Abstract
A Schrödinger equation for the system’s wavefunctions in a parallelepiped unit cell subject to Bloch-periodic boundary conditions must be solved repeatedly in quantum mechanical computations to derive the materials’ properties. Recent studies have demonstrated how enriched finite element type Galerkin methods can substantially lower the number of degrees of freedom necessary to produce accurate solutions with respect to the standard plane-waves method. In particular, the flat-top partition of unity finite element method enriched with the radial eigenfunctions of the one-dimensional Schrödinger equation offers a very effective way of solving the three-dimensional Schrödinger eigenvalue problem. We investigate the theoretical properties of this approximation method, its well-posedness and stability, we prove its convergence and derive suitable bound for the h- and p-refinement in the L2 and energy norm for both the eigenvalues and the eigenfunctions.

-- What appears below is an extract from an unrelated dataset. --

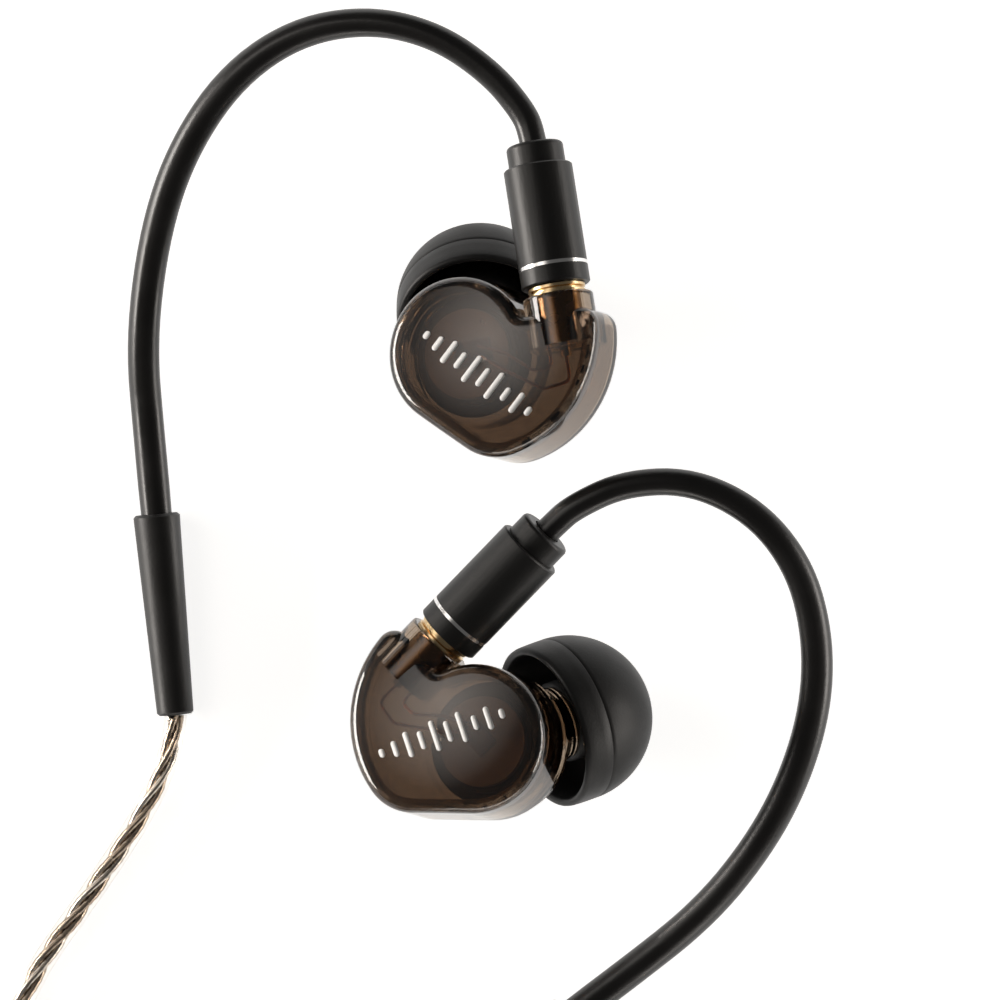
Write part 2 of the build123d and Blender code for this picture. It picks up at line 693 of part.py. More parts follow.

Finally, we confirm these theoretical results by applying this method to the eigenvalue problem of the one-electron Schrödinger equation with the harmonic potential, for which the exact solution is known.
Brief Biography
Francesca Gardini currently works at the Department of Mathematics "F. Casorati", University of Pavia. Francesca does research in Applied Mathematics and Fluid Dynamics. Her scientific interests deals with numerical methods for PDEs, finite element methods, mixed methods, mimetic finite differences, virtual element methods, approximation of eigenvalue problems, a posteriori error estimates, adaptive methods, interaction of fluid and structures. Her most recent publication is 'Virtual Element Method for Second Order Elliptic Eigenvalue Problems.